Richard, Earl of Bradford
I have been in every part of our beloved industry for now over 12 years, started at 15 years old. Much to the unhappiness of my parents, that's exactly when I started smoking. Have you noticed, that is is all right, when an employee, might it be a server or bartender or cook, goes to his supervisor and says "I need a smoke-break", but that is simply unheard of to hear somebody ask for a "clean-air-break". That was the reason for me to start this habit. I have been a waitress, that has never been bothered by smoke. I have recently started working as a bartender in a local hotel, the only place I have ever been employed at where the bartender cant smoke with the customers. Most guests around here were surprised, when I had to say, sorry, no thank you, I will have to go outside for that. I worked with both smoking and non smoking servers, nobody ever voiced a concern about this. Granted, the only place to smoke in our facility is our Sports bar, down the hall and way out of the way of restaurant and Lobby. Still, I would estimate a good 80% of all people that I had the pleasure to work with in this industry smokes.
Now, that I have been promoted to Director of Sales & Catering, I run into the problem all the time. Not for non smokers being bothered by smokers, but by guests that want to smoke and have to leave the building. A Quote: "I spent thousands of dollars for this meeting, I want my guests to be able to smoke if they want to." And this attitude I hear more often than not! Do you see any way of dealing with this the right way? Frankly, I don't mind either way, I don't smoke in non smoking friends houses or cars. But how do fix the dilemma, when all you want to do is "pleasing the customer".
And on a minor note, it should not be the government to decide this, it should be a choice of the individual, just like everything else in life. If I choose to smoke in a restaurant, then you can choose not to sit next to me, or choose to not frequent a smoking establishment. But please quit treating me as a lower form of being, that has to be told what to do. Of course we are educated about smoking risks, but we CHOOSE to do it. Why? Well, that's my choice!
My name is Chris Davidson, and I recently opened a two storey, 140 person capacity bar and grill called...don't laugh...Desperate Dick's & Durty Nellie's Bar & Grill...subtitled in our sign on top of the restaurant reads..."Originally the home of warm beer and poor food"
Our feature is homestyle meals...like chicken and dumplings (unheard of in Canada), gigantic beef ribs and chicken platter, slow cooked Prime Rib, fresh baked Red River cereal bread and biscuits, and much more.
Our main floor is expansive with the second floor being a mezzanine which overlooks the bottom area. We have two full service bars and a licensed deck for 30 persons, which overlooks Pelican Lake.
I guess the main reason I wrote this was to state the fact that we are a NON-SMOKING RESTAURANT AND BAR. This response to us developing this has been weighed to the positive. The interior decor, designer tiles, and carpet, let alone the smell, will be preserved almost indefinitely with our NO-SMOKING POLICY.
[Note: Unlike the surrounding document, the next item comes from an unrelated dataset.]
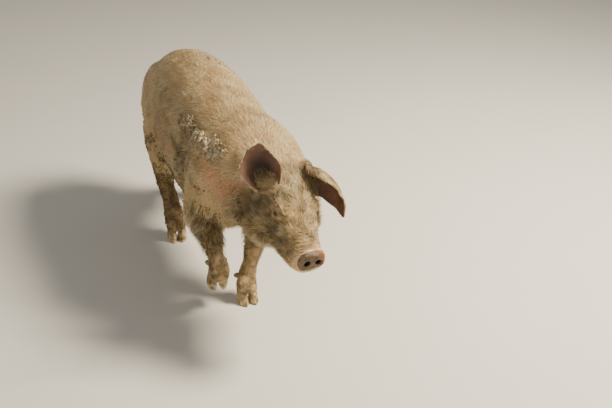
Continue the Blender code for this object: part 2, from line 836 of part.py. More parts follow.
def build_ear(name, ear, head):
    """A cupped leaf of skin and cartilage, rolled at its root, which is cut to the head's surface."""
    rows, across = 11, 9
    start, end = Vector(ear["start"]).normalized(), Vector(ear["end"]).normalized()
    spine = head_frame() @ Vector(ear["root"]) - start * EAR_ROOT_DEPTH
    length = EAR_LENGTH * ear["length"] + EAR_ROOT_DEPTH
    front, back = [], []
    for row in range(rows):
        share = row / (rows - 1)
        along = start.slerp(end, share ** ear["bend"])
        if row:
            spine = spine + along * length / (rows - 1)
        side = along.cross(Vector(ear["faces"])).normalized()
        faces_to = side.cross(along)
        roll = ear["root_roll"] + (EAR_TIP_ROLL - ear["root_roll"]) * share**0.6
        radius = ear_half_arc(ear, share) / roll
        for column in range(across):
            t = 2 * column / (across - 1) - 1
            angle = roll * (t + ear["skew"] * share)
            outwards = side * math.sin(angle) - faces_to * math.cos(angle)
            point = spine + (faces_to + outwards) * radius
            depth = EAR_THICKNESS * (1.7 - 0.9 * share) * (1.0 - 0.45 * abs(t) ** 3)
            front.append(point)
            back.append(point + outwards * depth)
    points = front + back
    offset = rows * across
    faces = []
    for row in range(rows - 1):
        for column in range(across - 1):
            a = row * across + column
            quad = [a, a + 1, a + across + 1, a + across]
            for one, two, three in ((0, 1, 2), (0, 2, 3)):
                faces.append([quad[one], quad[two], quad[three]])
                faces.append([offset + quad[three], offset + quad[two], offset + quad[one]])
    loop = list(range(across))
    loop += [row * across + across - 1 for row in range(1, rows)]
    loop += [(rows - 1) * across + column for column in range(across - 2, -1, -1)]
    loop += [row * across for row in range(rows - 2, 0, -1)]
    for here, after in zip(loop, loop[1:] + loop[:1]):
        faces.append([here, offset + here, offset + after])
        faces.append([here, offset + after, after])
    obj = object_from_points(name, points, faces)
    combine(obj, [grown(head, GAP)], "DIFFERENCE")


def build_tail(torso):
    """A thin tail that hangs from the rump, with one loose curl and a drooping tip."""
    root = Vector((BUTTOCK_X + 0.012, 0.0, TAIL_HEIGHT))
    path = [root, root + Vector((-0.016, 0.0, 0.004))]
    curl_centre = root + Vector((-0.030, 0.006, -TAIL_CURL_RADIUS))
    steps, tip_steps = 18, 6
    for step in range(1, steps + 1):
        share = step / steps
        angle = math.pi / 2 + 2 * math.pi * TAIL_CURL_TURNS * share
        path.append(
            curl_centre
            + Vector((
                math.cos(angle) * TAIL_CURL_RADIUS * 0.62,
                TAIL_CURL_WIDTH * share,
                math.sin(angle) * TAIL_CURL_RADIUS * (1 - 0.15 * share) - TAIL_CURL_WIDTH * share,
            ))
        )
    for step in range(tip_steps):
        path.append(path[-1] + Vector((-0.001, 0.001, -TAIL_TIP_LENGTH / tip_steps)))
    curve = bpy.data.curves.new("tail", "CURVE")
    curve.dimensions = "3D"
    curve.bevel_depth = TAIL_RADIUS
    curve.bevel_resolution = 2
    curve.use_fill_caps = True
    spline = curve.splines.new("POLY")
    spline.points.add(len(path) - 1)
    for index, (point, place) in enumerate(zip(spline.points, path)):
        point.co = (*place, 1.0)
        point.radius = 1.0 - 0.72 * index / (len(path) - 1)
    helper = bpy.data.objects.new("tail_curve", curve)
    bpy.context.scene.collection.objects.link(helper)
    bpy.context.view_layer.update()
    graph = bpy.context.evaluated_depsgraph_get()
    tail = add_object("tail", bpy.data.meshes.new_from_object(helper.evaluated_get(graph)))
    remove([helper])
    combine(tail, [grown(torso, GAP)], "DIFFERENCE")


def finish(obj, material):
    """Gives a piece its material and smooth shading."""
    obj.data.materials.clear()
    obj.data.materials.append(material)
    obj.data.shade_smooth()
    obj.data.set_sharp_from_angle(angle=math.radians(40))


def finish_of(name):
    """The finish that a piece takes from its name."""
    if "claw" in name:
        return "horn"
    if name.startswith("eye"):
        return "eye"
    if name.startswith(("ear", "snout")):
        return "bare_skin"
    return "muddy_coat" if name.endswith("leg") else "coat"


def stand_on_origin(objects):
    """Moves the animal sideways so that the origin is on the floor under the middle of its box."""
    points = [vertex.co for obj in objects for vertex in obj.data.vertices]
    middle_x = (min(p.x for p in points) + max(p.x for p in points)) / 2
    middle_y = (min(p.y for p in points) + max(p.y for p in points)) / 2
    for obj in objects:
        obj.data.transform(Matrix.Translation((-middle_x, -middle_y, 0.0)))


def build():
    """The whole animal."""
    clear_scene()
    materials = make_finishes()
    body = whole_body()
    build_legs(body)
    torso, head = build_torso_neck_head(body)
    remove([body])
    cut_muzzle(head)
    build_lower_jaw(head)
    build_snout_disc()
    add_jowl_fringe(head)
    build_eyes(head)
    for name, ear in EARS.items():
        build_ear(name, ear, head)
    build_tail(torso)
    pieces = list(bpy.context.scene.collection.objects)
    for piece in pieces:
        finish(piece, materials[finish_of(piece.name)])
    stand_on_origin(pieces)


build()
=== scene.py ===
import math

import bmesh
import bpy
import numpy as np
from mathutils import Matrix, Vector
from mathutils.bvhtree import BVHTree


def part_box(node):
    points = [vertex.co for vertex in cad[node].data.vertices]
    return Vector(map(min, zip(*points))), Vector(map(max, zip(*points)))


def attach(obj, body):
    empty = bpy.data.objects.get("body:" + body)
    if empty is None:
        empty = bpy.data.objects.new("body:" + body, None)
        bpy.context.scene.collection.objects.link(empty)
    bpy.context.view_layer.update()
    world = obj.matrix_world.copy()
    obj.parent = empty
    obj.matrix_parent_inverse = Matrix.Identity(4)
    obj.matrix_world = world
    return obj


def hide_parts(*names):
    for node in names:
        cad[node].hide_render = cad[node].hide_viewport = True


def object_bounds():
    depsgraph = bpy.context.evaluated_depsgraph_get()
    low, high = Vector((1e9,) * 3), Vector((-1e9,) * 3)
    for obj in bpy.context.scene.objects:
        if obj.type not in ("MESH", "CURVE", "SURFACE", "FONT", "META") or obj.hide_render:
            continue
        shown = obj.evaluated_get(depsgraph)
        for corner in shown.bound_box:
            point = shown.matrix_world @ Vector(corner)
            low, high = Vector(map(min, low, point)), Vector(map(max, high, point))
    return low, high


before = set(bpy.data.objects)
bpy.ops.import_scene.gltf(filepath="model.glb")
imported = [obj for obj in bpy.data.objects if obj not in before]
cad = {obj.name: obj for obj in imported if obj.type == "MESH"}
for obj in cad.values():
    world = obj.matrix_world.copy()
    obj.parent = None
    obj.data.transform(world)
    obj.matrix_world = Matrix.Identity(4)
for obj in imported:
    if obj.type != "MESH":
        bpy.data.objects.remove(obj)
cad_low, cad_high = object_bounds()

FLESH = (
    "torso", "neck", "head", "lower_jaw", "snout_disc", "tail", "ear_left", "ear_right",
    "fore_left_leg", "fore_right_leg", "hind_left_leg", "hind_right_leg",
)

# The head as the solids have it: the poll, how the face hangs, and the mouth's line on it
POLL = np.array((0.33764, 0.03636, 0.470))
HEAD_PITCH = math.radians(34)
HEAD_YAW = math.radians(2)
HEAD_LENGTH = 0.255
HEAD_TURN = Matrix.Rotation(HEAD_YAW, 3, "Z") @ Matrix.Rotation(HEAD_PITCH, 3, "Y")
HEAD_AXES = np.array(HEAD_TURN)
MOUTH_LINE = ((0.47, -0.062), (0.57, -0.066), (0.69, -0.060), (0.81, -0.051), (0.93, -0.045))

# The ears as the solids have them
EAR_LENGTH = 0.135
EAR_WIDTH = 0.112
EAR_THICKNESS = 0.0045
EAR_ROOT_DEPTH = 0.016
EARS = {
    "ear_right": {
        "root": (0.028, -0.058, 0.044), "start": (-0.10, -0.50, 0.86), "end": (0.00, -0.05, 0.99),
        "faces": (0.80, -0.45, 0.15), "bend": 0.80, "length": 0.69, "breadth": 1.10,
        "root_breadth": 0.80, "root_roll": math.radians(120), "skew": -0.25,
    },
    "ear_left": {
        "root": (0.030, 0.064, 0.048), "start": (0.30, 0.94, 0.10), "end": (0.42, -0.12, -0.90),
        "faces": (0.20, -0.72, -0.25), "bend": 0.80, "length": 1.14, "breadth": 1.00,
        "root_breadth": 0.55, "root_roll": math.radians(135), "skew": 0.15,
    },
}
EAR_BROADEST_SHARE = 0.42
EAR_TIP_ROLL = math.radians(28)

# The eyes, with the way each one looks in the head's own frame, and their lids
EYES = {"eye_right": (0.32, -1, 0.30), "eye_left": (0.32, 1, 0.30)}
EYE_RADIUS = 0.0115
CORNEA_RADIUS = 0.0068
LID_HALF_LENGTH = 0.0165
LID_HALF_HEIGHT = 0.0105

MOUTH_CORNER = (0.465 * HEAD_LENGTH, -0.062)
SNOUT_AXES = np.array(Matrix.Rotation(math.radians(-20), 3, "Y"))
NOSTRIL_SPACING = 0.030
NOSTRIL_RISE = 0.002

# How far apart the skin's folds and the horn's rings lie
SNOUT_FOLDS = 0.0088
NECK_FOLDS = 0.040
DISC_CREASES = 0.0042
HORN_RINGS = 0.0042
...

In brief...C'mon..Smoker or not...who likes dining or even drinking in an atmosphere which is thick with lethargic fumes?
Yours in Canada,
My husband and I moved to Houston a couple of years ago after finishing graduate school at the University of Texas in Austin. While in Austin, the city enacted a smoking ban in all restaurants. The result was wonderful, smoke free dining everywhere---from the most posh French restaurant to the ever-popular 24-hour pancake house. We were in dining heaven--no stinky smoke to annoy us, no ashtrays giving off that offense, trashy smell, and no more waiting longer for a "non-smoking" seat. When we moved to Houston, it was a complete shock---Houston has no smoking ban in restaurants. Smoke would drift over to the so-called "non-smoking" side. Some Friday nights, we would come home smelling as if we had been out to a nightclub. What a pity since we did visit some rather good restaurants. Well, we have since moved back to Austin, and enjoy going out to eat once again--smoke free.